Collected data
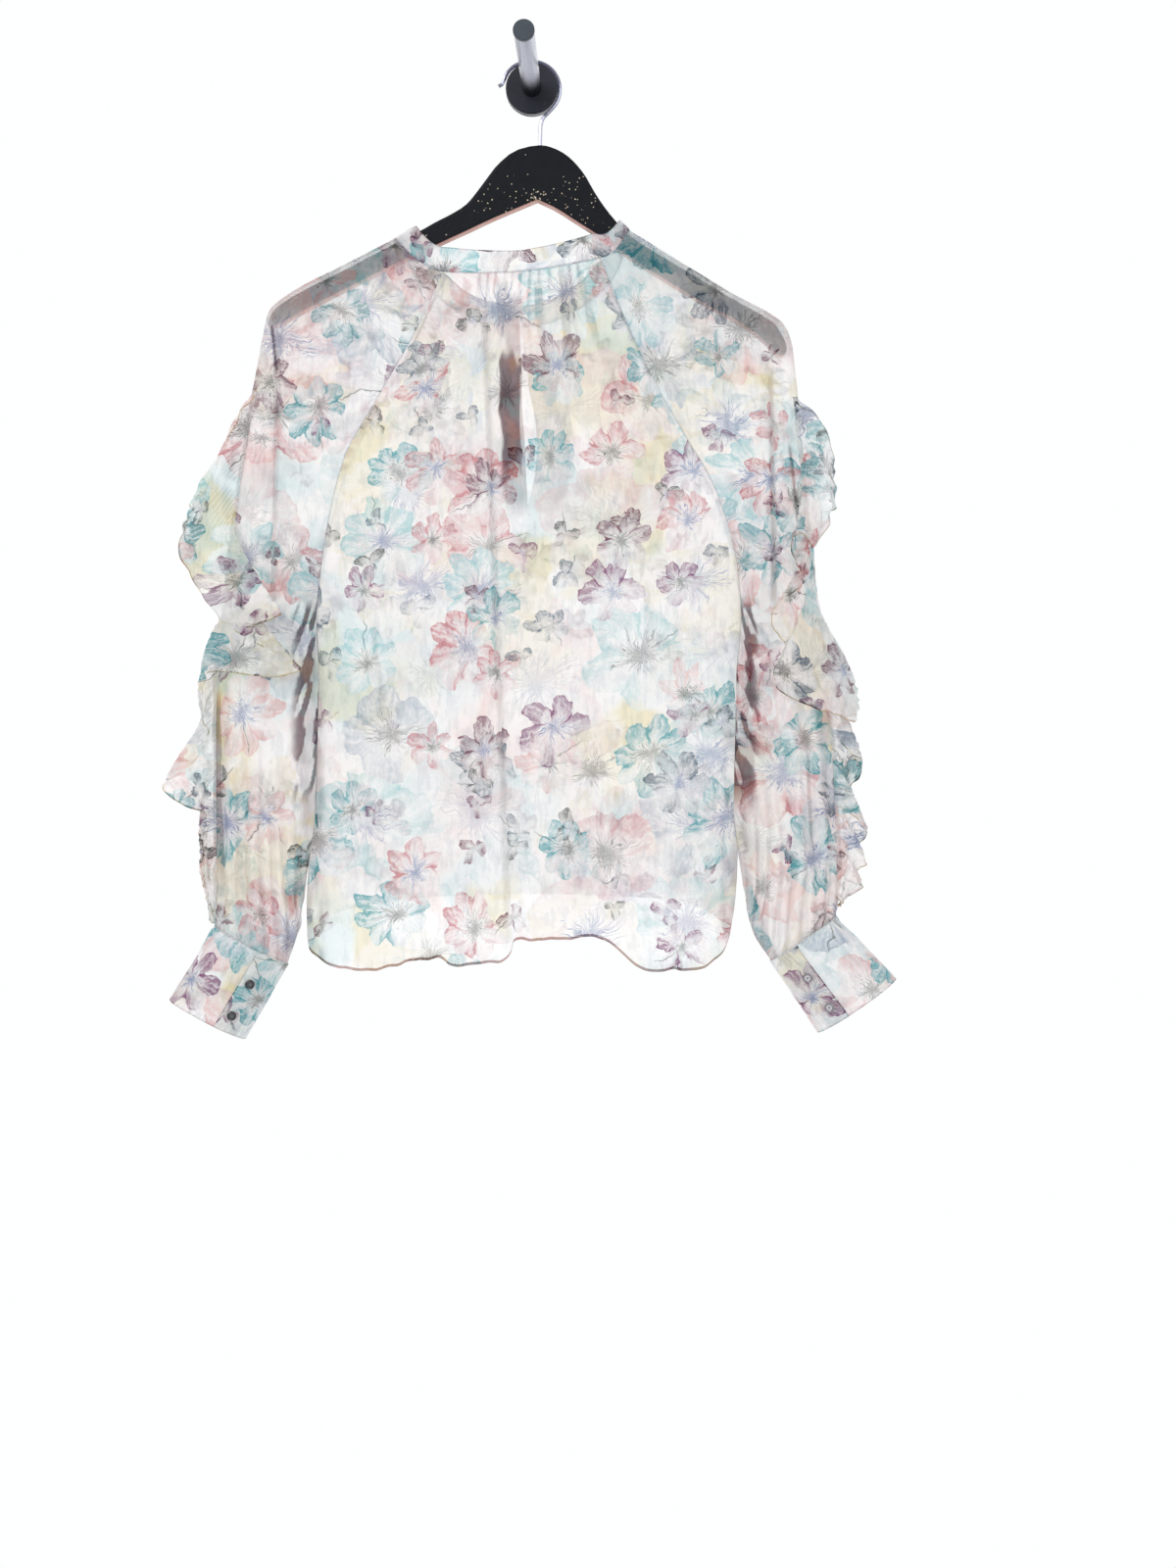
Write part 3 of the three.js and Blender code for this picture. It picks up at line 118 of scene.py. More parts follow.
# Lines of the garment, each a short table of places (x, z)
LEFT = {
    "side": -1,
    "raglan_back": [
        (-72.8, -169.9), (-94.9, -217.3), (-127.6, -274.6), (-154.6, -322.8),
        (-168.5, -375.1), (-175.9, -418.5), (-179.2, -442.2),
    ],
    "raglan_front": [
        (-80, -184), (-101, -228), (-130, -282), (-154, -328), (-168, -377),
        (-176, -419), (-179.2, -442.2),
    ],
    "shoulder": [
        (-113.3, -139.5), (-157.8, -162.6), (-189.1, -178.2), (-209.7, -190.6),
        (-219.6, -199.6), (-224.5, -218.6), (-230.3, -249.9), (-236.9, -284.5),
        (-243.5, -325.7), (-251.7, -383.4), (-259.2, -443),
    ],
    "forearm_outer": [
        (-259.2, -443), (-265.7, -515.2), (-266.5, -597.6), (-265.7, -663.5),
        (-265.6, -716.7),
    ],
    "forearm_inner": [
        (-179.2, -442.2), (-182.4, -474.9), (-184.1, -515.8), (-185.3, -564.9),
        (-186.7, -614), (-188.6, -654.8), (-191.2, -687.6), (-195, -720.3),
        (-204.7, -748.2),
    ],
    "body_side": [
        (-179.2, -442.2), (-180.9, -515.2), (-183.3, -581.1), (-185.5, -647),
        (-188, -696.5), (-187.5, -724.2),
    ],
    "cuff_axis": (-0.508, 0.0, -0.861),
    "cuff_widen": 1.03,
}
RIGHT = {
    "side": 1,
    "raglan_back": [
        (58.8, -158.1), (80.9, -213.2), (107.1, -267.2), (130, -307.3),
        (152.9, -346.5), (170.9, -401.3), (176.6, -442.2),
    ],
    "raglan_front": [
        (66, -174), (86, -222), (110, -273), (132, -314), (153, -352),
        (170.5, -403), (176.6, -442.2),
    ],
    "shoulder": [
        (82.8, -132.9), (125.7, -159.3), (166.8, -184), (199.8, -201.7),
        (213, -212), (219.6, -226.8), (222.9, -251.5), (225.3, -276.3),
        (229.5, -325.7), (236.1, -383.4), (241.8, -441.1),
    ],
    "forearm_outer": [
        (241.8, -441.1), (250.1, -507), (256.7, -581.1), (260, -655.3),
        (256.5, -708.5),
    ],
    "forearm_inner": [
        (176.6, -442.2), (179.2, -474.9), (179.4, -515.8), (178.3, -564.9),
        (177.4, -614), (178.4, -654.8), (181.5, -695.7), (188.9, -724.4),
        (202, -745.5),
    ],
    "body_side": [
        (176.6, -442.2), (177.4, -515.2), (175.7, -581.1), (174.6, -638.8),
        (171.6, -696.5), (167.2, -724.2),
    ],
    "cuff_axis": (0.62, 0.0, -0.785),
    "cuff_widen": 1.17,
}

# How far a seam or a layer stands from the hanger's plane
SEAM_DEPTH = {"at": (0, 0.15, 0.4, 0.75, 0.9, 1), "depth": (12, 10.6, 9.6, 9, 6.5, LAYER)}
BODY_SECTIONS = {
    "at": (0, 0.2, 0.5, 1), "depth": (12, 14, 15.5, 15), "square": (3, 3, 3, 2.6),
}
SLEEVE_SECTIONS = {
    "at": (0, 0.2, 0.55, 1, 1.4, 1.85, 2),
    "depth": (12, 10.4, 10.5, 14, 17, 19, 22),
    "square": (4, 4.5, 4, 3.4, 2.8, 2.3, 2),
}
BACK_NECK = [
    (-72.8, -169.9), (-54.7, -170.6), (-34.3, -170.7), (-17.2, -170.1), (3.3, -168),
    (23.7, -165.2), (43.8, -161.4), (58.8, -158.1),
]
FRONT_NECK = [
    (-80, -184), (-62, -198), (-38, -207), (-9.5, -211), (-6.5, -211), (18, -206),
    (44, -193), (66, -174),
]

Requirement
Would you give the material above again, complete and exact?

Full solution
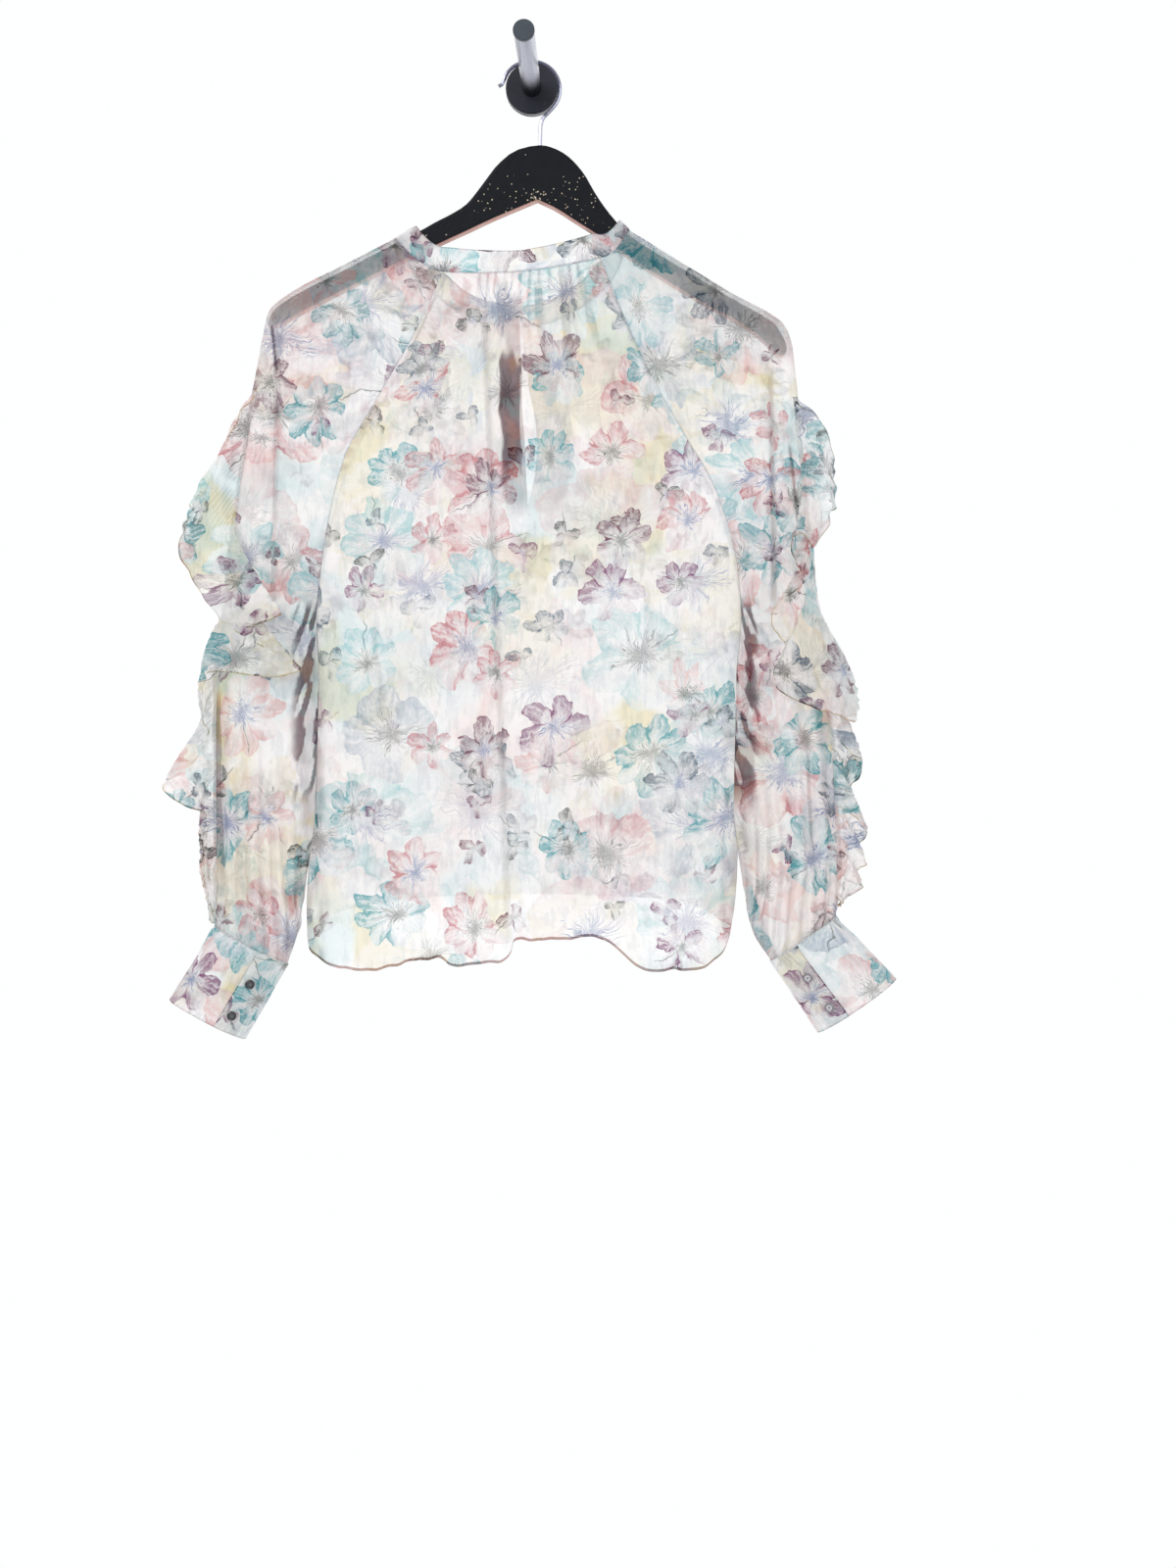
Write part 3 of the three.js and Blender code for this picture. It picks up at line 118 of scene.py. More parts follow.
# Lines of the garment, each a short table of places (x, z)
LEFT = {
    "side": -1,
    "raglan_back": [
        (-72.8, -169.9), (-94.9, -217.3), (-127.6, -274.6), (-154.6, -322.8),
        (-168.5, -375.1), (-175.9, -418.5), (-179.2, -442.2),
    ],
    "raglan_front": [
        (-80, -184), (-101, -228), (-130, -282), (-154, -328), (-168, -377),
        (-176, -419), (-179.2, -442.2),
    ],
    "shoulder": [
        (-113.3, -139.5), (-157.8, -162.6), (-189.1, -178.2), (-209.7, -190.6),
        (-219.6, -199.6), (-224.5, -218.6), (-230.3, -249.9), (-236.9, -284.5),
        (-243.5, -325.7), (-251.7, -383.4), (-259.2, -443),
    ],
    "forearm_outer": [
        (-259.2, -443), (-265.7, -515.2), (-266.5, -597.6), (-265.7, -663.5),
        (-265.6, -716.7),
    ],
    "forearm_inner": [
        (-179.2, -442.2), (-182.4, -474.9), (-184.1, -515.8), (-185.3, -564.9),
        (-186.7, -614), (-188.6, -654.8), (-191.2, -687.6), (-195, -720.3),
        (-204.7, -748.2),
    ],
    "body_side": [
        (-179.2, -442.2), (-180.9, -515.2), (-183.3, -581.1), (-185.5, -647),
        (-188, -696.5), (-187.5, -724.2),
    ],
    "cuff_axis": (-0.508, 0.0, -0.861),
    "cuff_widen": 1.03,
}
RIGHT = {
    "side": 1,
    "raglan_back": [
        (58.8, -158.1), (80.9, -213.2), (107.1, -267.2), (130, -307.3),
        (152.9, -346.5), (170.9, -401.3), (176.6, -442.2),
    ],
    "raglan_front": [
        (66, -174), (86, -222), (110, -273), (132, -314), (153, -352),
        (170.5, -403), (176.6, -442.2),
    ],
    "shoulder": [
        (82.8, -132.9), (125.7, -159.3), (166.8, -184), (199.8, -201.7),
        (213, -212), (219.6, -226.8), (222.9, -251.5), (225.3, -276.3),
        (229.5, -325.7), (236.1, -383.4), (241.8, -441.1),
    ],
    "forearm_outer": [
        (241.8, -441.1), (250.1, -507), (256.7, -581.1), (260, -655.3),
        (256.5, -708.5),
    ],
    "forearm_inner": [
        (176.6, -442.2), (179.2, -474.9), (179.4, -515.8), (178.3, -564.9),
        (177.4, -614), (178.4, -654.8), (181.5, -695.7), (188.9, -724.4),
        (202, -745.5),
    ],
    "body_side": [
        (176.6, -442.2), (177.4, -515.2), (175.7, -581.1), (174.6, -638.8),
        (171.6, -696.5), (167.2, -724.2),
    ],
    "cuff_axis": (0.62, 0.0, -0.785),
    "cuff_widen": 1.17,
}

# How far a seam or a layer stands from the hanger's plane
SEAM_DEPTH = {"at": (0, 0.15, 0.4, 0.75, 0.9, 1), "depth": (12, 10.6, 9.6, 9, 6.5, LAYER)}
BODY_SECTIONS = {
    "at": (0, 0.2, 0.5, 1), "depth": (12, 14, 15.5, 15), "square": (3, 3, 3, 2.6),
}
SLEEVE_SECTIONS = {
    "at": (0, 0.2, 0.55, 1, 1.4, 1.85, 2),
    "depth": (12, 10.4, 10.5, 14, 17, 19, 22),
    "square": (4, 4.5, 4, 3.4, 2.8, 2.3, 2),
}
BACK_NECK = [
    (-72.8, -169.9), (-54.7, -170.6), (-34.3, -170.7), (-17.2, -170.1), (3.3, -168),
    (23.7, -165.2), (43.8, -161.4), (58.8, -158.1),
]
FRONT_NECK = [
    (-80, -184), (-62, -198), (-38, -207), (-9.5, -211), (-6.5, -211), (18, -206),
    (44, -193), (66, -174),
]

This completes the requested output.